Oct. 8, 2013 — Both freshwater availability for many millions of people and the stability of ecosystems such as the Siberian tundra or Indian grasslands are put at risk by climate change. Even if global warming is limited to two degrees above pre-industrial levels, 500 million people could be subject to increased water scarcity — while this number would grow by a further 50 percent if greenhouse-gas emissions are not cut soon. At five degrees global warming almost all ice-free land might be affected by ecosystem change.
“We managed to quantify a number of crucial impacts of climate change on the global land area,” says Dieter Gerten, lead-author of one of the studies. Mean global warming of 2 degrees, the target set by the international community, is projected to expose an additional 8 percent of humankind to new or increased water scarcity. 3.5 degrees — likely to occur if national emissions reductions remain at currently pledged levels — would affect 11 percent of the world population. 5 degrees could raise this even further to 13 percent.
“If population growth continues, by the end of our century under a business-as-usual scenario these figures would equate to well over one billion lives touched,” Gerten points out. “And this is on top of the more than one billion people already living in water-scarce regions today.” Parts of Asia and North Africa, the Mediterranean and the Middle East are particularly vulnerable.

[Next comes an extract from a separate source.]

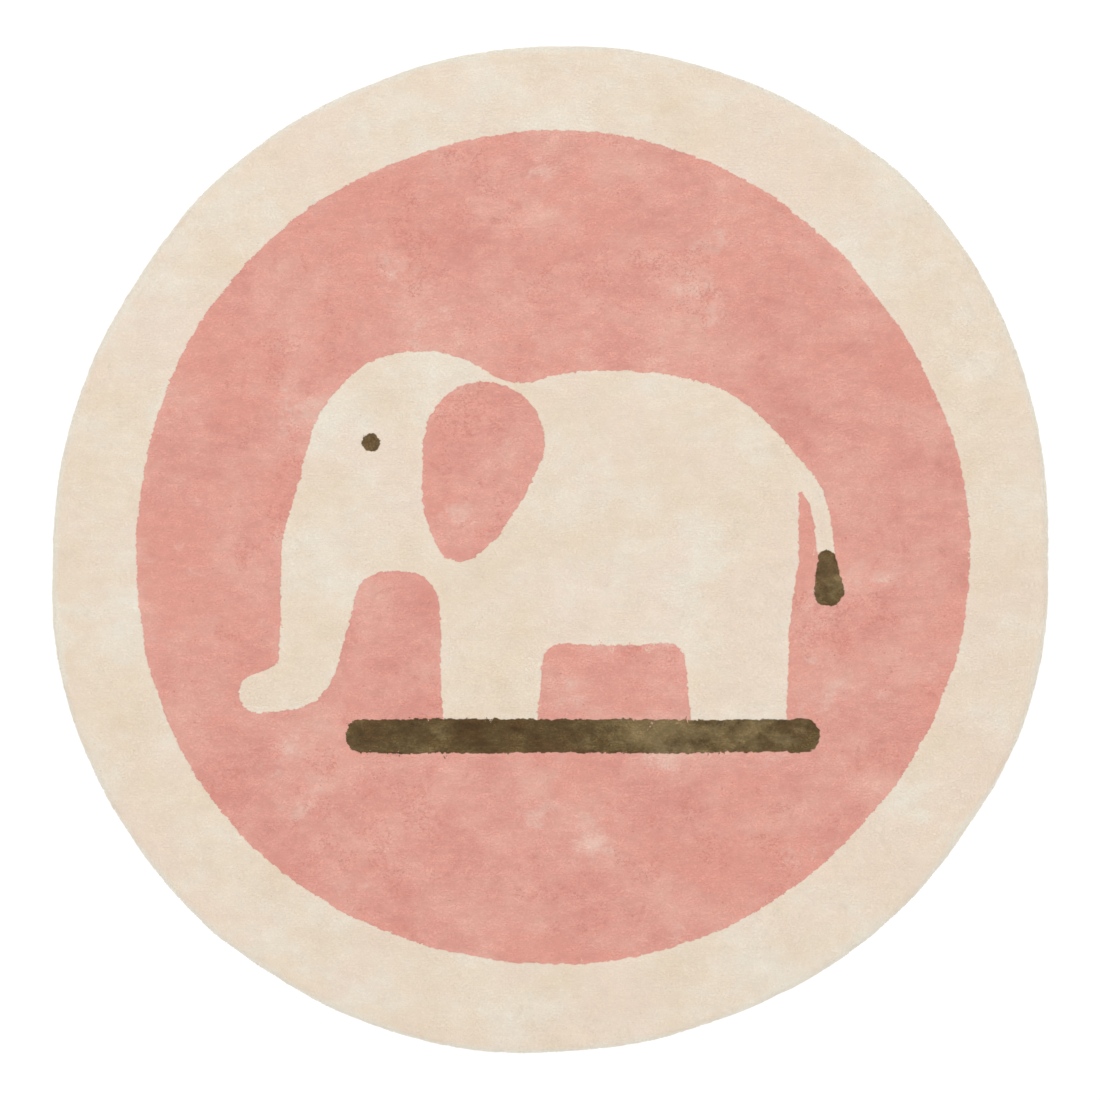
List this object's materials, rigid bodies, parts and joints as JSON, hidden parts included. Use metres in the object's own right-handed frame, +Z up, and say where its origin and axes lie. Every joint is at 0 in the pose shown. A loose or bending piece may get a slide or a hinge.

Even greater changes ahead for the green cover of our planet
For the green cover of our planet, even greater changes are in store. “The area at risk of ecosystem transformation is expected to double between global warming of about 3 and 4 degrees,” says Lila Warszawski, lead author of another study that systematically compared different impact models — and the associated uncertainties — in order to gain a fuller picture of the possible consequences of climate change for natural ecosystems. This is part of the international Inter-Sectoral Impact Model Intercomparison Project (ISI-MIP).